I’m sure there is a relatively simple way to get from liquid nitrogen to nitrogen compounds
These days we do have the means to do it, though I don’t know how achievable they are to the home-gamer
But historically this was actually a huge chemistry problem
I’m not a chemist, so I gotta gloss over some stuff I don’t fully understand
But nitrogen tends to form bonds with itself and makes an N2 molecule. That’s what the nitrogen in the air is, that’s what liquid nitrogen is.
And unfortunately for us (for chemistry purposes) that molecule is very stable, it doesn’t like to react with much, for most practical purposes it can basically be considered inert.
However, nitrogen is of course part of a whole lot of other chemicals as well, very important chemicals that plants and animals need. You probably heard about the nitrogen cycle in middle or high school science class at one point, and how nitrogen-fixing bacteria in the soil can convert atmospheric nitrogen into stuff that plants can use, and then animals eat the plants, and their waste also contains nitrogen compounds that can feed plants, etc.
But for us to do that through chemical processes isn’t easy. We can’t just pour some liquid nitrogen into a beaker and mix in some other stuff and it reacts to make ammonia or whatever other nitrogen compound you desire.

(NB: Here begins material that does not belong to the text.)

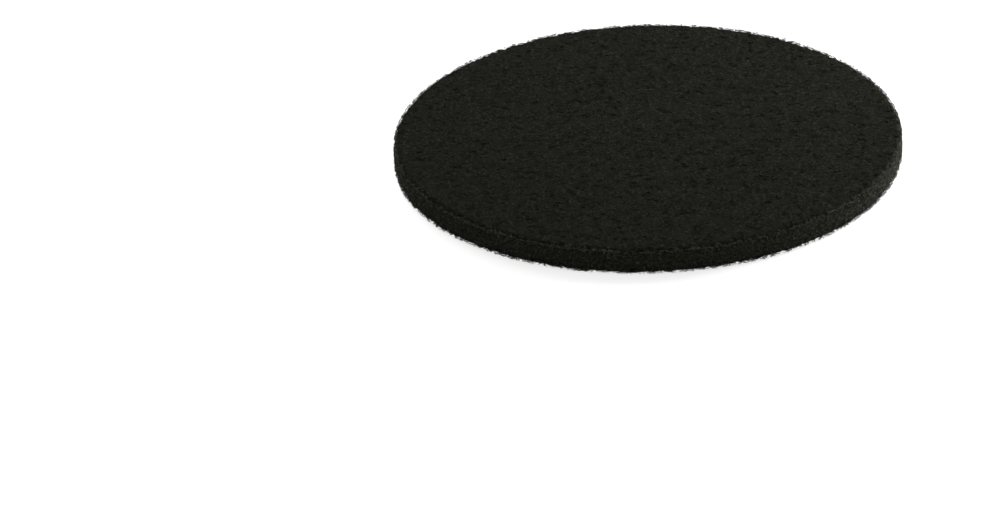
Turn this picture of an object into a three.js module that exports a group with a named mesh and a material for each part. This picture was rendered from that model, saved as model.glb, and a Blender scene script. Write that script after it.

Until around 100 years ago, we basically couldn’t turn atmospheric nitrogen into anything else, at least not at any kind of scale and not in any commercially viable way. Which was a huge problem as the world’s population was growing and growing enough food to feed everyone was hard without being able to make synthetic fertilizers. The US actually has a law saying that they’re allowed to just claim uninhabited islands that are covered in bird shit because that guano was rich in ammonia and other nitrogen compounds and so immensely valuable as a fertilizer.
Then along comes Fritz Haber, who comes up with the Haber process to turn atmospheric nitrogen into ammonia. This was a huge deal and he won a Nobel Prize in chemistry for it. I don’t think it’s a stretch to say that if you’ve eaten pretty much anything grown on a farm you owe it to the Haber process.
And it’s still a huge deal to this day, the haber process is responsible for around 2% of the world’s energy consumption, and about the same amount of our greenhouse gas emissions.
If you’ve got a quick and easy way to turn pure nitrogen into something else, there’s probably another Nobel Prize waiting for you.
Birkeland–Eyde, yes, but that’s even more inefficient than the Haber process.
Ostwald is something else though, that’s basically the next step after the Haber process to turn the ammonia into nitric acid.